• _Task objective_
Everything from the first line to the line containing "const HANDLE_SHARE = 0.36;" is to be repeated exactly; nothing past it.

[Scripts that build objects]
BEGIN

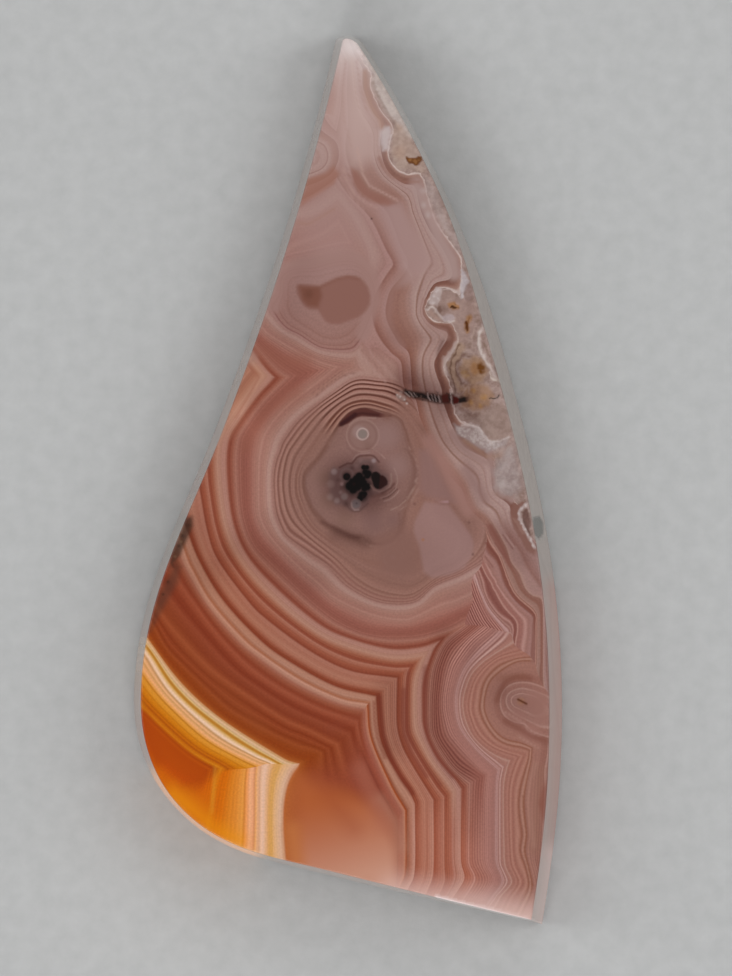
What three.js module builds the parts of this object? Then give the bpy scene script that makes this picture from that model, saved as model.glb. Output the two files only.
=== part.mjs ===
import * as THREE from 'three';

// A polished slice of banded agate, cut as a tall leaning teardrop that lies on its back.
// Units are millimetres, +Z points up out of the polished face and the tip points along +Y.

// Driving dimensions
const THICKNESS = 6.0;
const BACK_CHAMFER = 0.4;   // ground edge all round the back
const GIRDLE_HEIGHT = 1.2;  // upright band of the wall above the back
const HANDLE_SHARE = 0.36;  // length of a curve's handles against the chord that it spans

// The outline at the girdle, counter-clockwise from the left of the tip.
// Each stop has its place, the heading in degrees of the edge that leaves it, and how far the
// face's edge lies inside it. The corner also has the heading and inset of the edge before it.
const OUTLINE = [
  { at: [-0.86, 29.38], heading: -103, inset: 0.52, steps: 30 },
  { at: [-8.86, 3.55], heading: -111, inset: 0.57, steps: 24 },
  { at: [-14.36, -14.77], heading: -90, inset: 0.56, steps: 16 },
  { at: [-10.83, -22.7], heading: -42, inset: 0.4, steps: 16 },
  { at: [-1.6, -26.42], heading: -14, inset: 0.45, steps: 14 },
  { at: [13.02, -29.79], arrives: -12.9, insetBefore: 0.28, heading: 81, inset: 0.87, steps: 18 },
  { at: [14.36, -15.47], heading: 90, inset: 0.95, steps: 28 },
  { at: [10.14, 9.58], heading: 106.2, inset: 0.87, steps: 14 },
  { at: [5.85, 20.68], heading: 116.5, inset: 0.45, steps: 14 },
  { at: [1.0, 29.28], heading: 124, inset: 0.42, steps: 10 },
];

const RADIANS = Math.PI / 180;

function direction(degrees) {
  return new THREE.Vector2(Math.cos(degrees * RADIANS), Math.sin(degrees * RADIANS));
}

// The point that lies the given distances inside the edges that arrive at a stop and leave it.
function movedInwards(point, arrives, leaves, before, after) {
  const turn = arrives.cross(leaves);
  if (Math.abs(turn) < 1e-6) {
    return new THREE.Vector2(point.x - leaves.y * after, point.y + leaves.x * after);
  }
  return point.clone().addScaledVector(arrives, -after / turn).addScaledVector(leaves, before / turn);
}

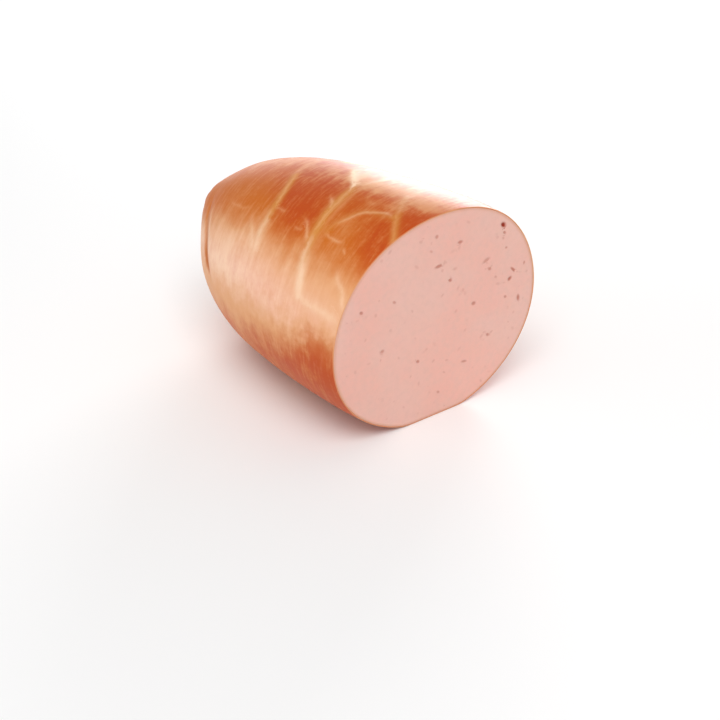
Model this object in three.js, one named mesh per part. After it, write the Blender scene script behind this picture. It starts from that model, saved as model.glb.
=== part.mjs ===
// A cut length of bologna sausage. It lies along Y on an underside that its own weight has
// pressed flat, with the cut face towards -Y and the gathered end towards +Y.
// Millimetres and degrees, +Z up, origin at the middle of the box's underside.
import * as THREE from 'three';
import { mergeVertices } from 'three/addons/utils/BufferGeometryUtils.js';

// Body, as an even barrel before it settles
const LENGTH = 170; // from the middle of the cut to the gathered end
const WIDTH = 128;
const HEIGHT = 121;
const THICKEST = 22; // distance from the cut to the thickest place
const END_HEIGHT = 66; // height of the middle of the gathered end
const UNDERSIDE = 88; // distance from the cut to where the underside starts to rise
const CUT_NARROWER = 0.02; // share of the width lost between the thickest place and the cut
const CUT_LOWER = 1.2; // fall of the top between the thickest place and the cut

// How full the far end is, seen from above, along the top and along the underside
const SIDES = { flat: 2.2, round: 1.9 };
const TOP = { flat: 2.35, round: 1.9 };
const BOTTOM = { flat: 2.4, round: 1.95 };

// The knife ran a little askew
const CUT_TURN = 0.17; // slope of the cut face across the width
const CUT_LEAN = 0.01; // slope of the cut face up the height
const CUT_REACH = 40; // the slopes have faded this far behind the cut
const RIM = 0.9; // size of the softened edge round the cut

// Where it rests
const PRESSED = 2.5;
const PRESSED_EDGE = 1.2; // half the width of the turn from flat to round

// Skin gathered at the far end
const PLEATS = 17;
const PLEAT_DEPTH = 1.3;
const PLEAT_LENGTH = 18;
const PLEATS_START = 16; // the pleats fade out this near the middle of the end
const PUCKER_DEPTH = 4;
const PUCKER_RADIUS = 7;
// Waves round the end that space the pleats unevenly and make them unevenly deep
const PLEAT_SPACING = [
  { height: 0.9, turns: 3, drift: Infinity, start: 0.4 },
  { height: 0.6, turns: 5, drift: Infinity, start: 2 },
];
const PLEAT_DEPTHS = [{ height: 0.55, turns: 2, drift: Infinity, start: 1 }];

// Marks on the skin lie along paths of [degrees round, millimetres behind the cut]. At 90
// degrees is the top, and at 180 the side towards -X.
// Fibrous veins under the skin run from the top down the side, where they widen and fade
const VEINS = [
  { height: 0.2, width: 3.2, path: [[85, 64], [92, 57], [100, 48.5], [120, 46.5], [148, 41], [158, 37]] },
  { height: 0.18, width: 3, path: [[103, 89], [111, 85], [123, 81.5], [141, 79]] },
  { height: 0.1, width: 2.4, path: [[126, 39], [119, 35], [110, 27.5], [107.5, 14]] },
  { height: 0.15, width: 2.6, path: [[92, 21], [104, 12.5], [117, 0]] },
];
// The other side has the same veins, seen in a mirror that stands along the top
const MIRROR_ANGLE = 160;
const MIRROR_SHIFT = 17;

// The deepest fold of the gathered end
const FOLD = { height: -0.5, width: 5, path: [[136, 144], [148, 139], [160, 131], [176, 124]] };

// Broad swellings and hollows of the filling, each round one place on the skin
const SWELLINGS = [
  { height: 1.9, width: 11, path: [[129, 158]] },
  { height: -0.8, width: 14, path: [[98, 149]] },
  { height: -0.8, width: 14, path: [[173, 151]] },
];

// Slow waves round and along the whole body: how many go round it, and how fast they drift
const WAVES = [
  { height: 0.3, turns: 2, drift: 31, start: -0.3 },
  { height: 0.25, turns: 3, drift: -23, start: -2.3 },
  { height: 0.3, turns: 4, drift: 27, start: -1.9 },
  { height: 0.2, turns: 5, drift: 17, start: 2.6 },
];

// Triangles
const AROUND = 84;
const RINGS = 60;
const CROWDING = 1.6; // above 1 the rings crowd towards the gathered end
const STEP = 0.05; // distance between the points that give the skin's direction
const MARK_STEPS = 16; // straight lengths in a mark's line
const SAME_POINT = 1e-3; // corners nearer to each other than this are one

const { clamp, degToRad, lerp, smoothstep } = THREE.MathUtils;

// Falls from 1 to 0 as share goes from 0 to 1, the later the larger flat is
function dome(share, { flat, round }) {
  return (1 - clamp(share, 0, 1) ** flat) ** (1 / round);
}

// Half width, top and bottom of the even barrel at a distance behind the cut
function section(along) {
  const front = clamp((THICKEST - along) / THICKEST, 0, 1) ** 2;
  const back = (along - THICKEST) / (LENGTH - THICKEST);
  const rise = (along - UNDERSIDE) / (LENGTH - UNDERSIDE);
  return {
    halfWidth: (WIDTH / 2) * (1 - CUT_NARROWER * front) * dome(back, SIDES),
    top: lerp(END_HEIGHT, HEIGHT, dome(back, TOP)) - CUT_LOWER * front,
    bottom: END_HEIGHT * (1 - dome(rise, BOTTOM)),
  };
}

// Distance of the askew cut from a straight one
function cutSlope(x, z) {
  return -CUT_TURN * x - CUT_LEAN * (z - HEIGHT / 2);
}

function barrelPoint(angle, along) {
  const { halfWidth, top, bottom } = section(along);
  const x = halfWidth * Math.cos(angle);
  const z = (top + bottom) / 2 + ((top - bottom) / 2) * Math.sin(angle);
  const slope = clamp(1 - along / CUT_REACH, 0, 1) * cutSlope(x, z);
  return new THREE.Vector3(x, along + slope, z);
}

// Outward direction of the even barrel
function barrelNormal(angle, along) {
  const turn = STEP / (WIDTH / 2);
  const round = barrelPoint(angle + turn, along).sub(barrelPoint(angle - turn, along));
  const lengthwise = barrelPoint(angle, along + STEP).sub(barrelPoint(angle, along - STEP));
  return lengthwise.cross(round).normalize();
}

// The smooth line that a mark's path draws on the even barrel
function markLine(path) {
  const corners = path.map(([degrees, along]) => new THREE.Vector3(degToRad(degrees), along, 0));
  if (corners.length === 1) return [barrelPoint(corners[0].x, corners[0].y)];
  const curve = new THREE.CatmullRomCurve3(corners);
  return curve.getPoints(MARK_STEPS).map((place) => barrelPoint(place.x, place.y));
}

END

• _Finished task_
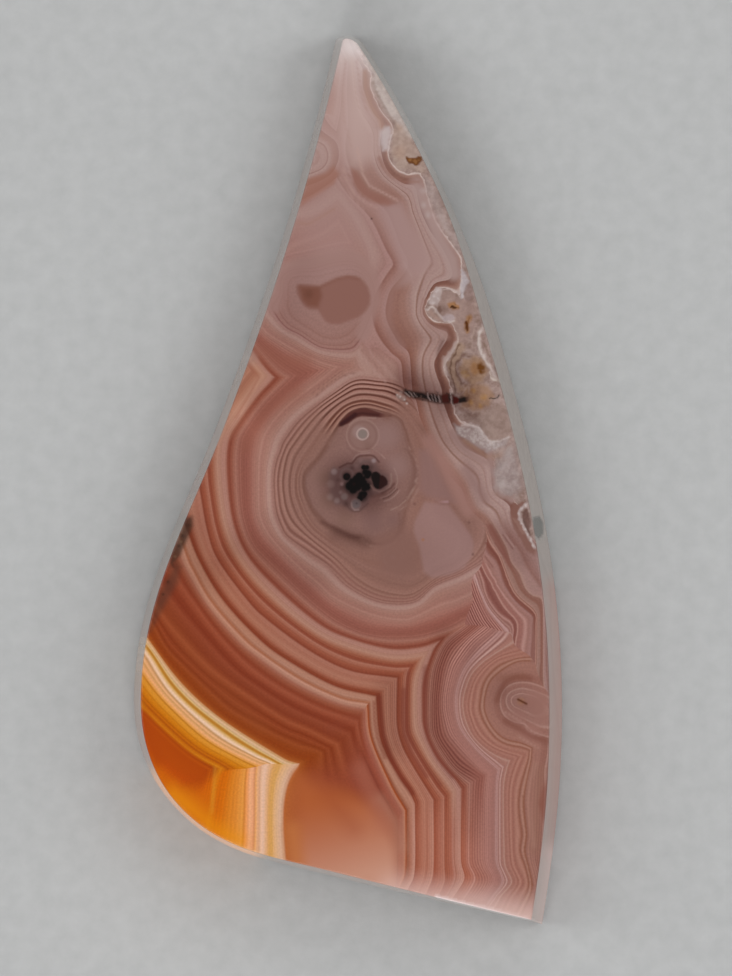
What three.js module builds the parts of this object? Then give the bpy scene script that makes this picture from that model, saved as model.glb. Output the two files only.
=== part.mjs ===
import * as THREE from 'three';

// A polished slice of banded agate, cut as a tall leaning teardrop that lies on its back.
// Units are millimetres, +Z points up out of the polished face and the tip points along +Y.

// Driving dimensions
const THICKNESS = 6.0;
const BACK_CHAMFER = 0.4;   // ground edge all round the back
const GIRDLE_HEIGHT = 1.2;  // upright band of the wall above the back
const HANDLE_SHARE = 0.36;  // length of a curve's handles against the chord that it spans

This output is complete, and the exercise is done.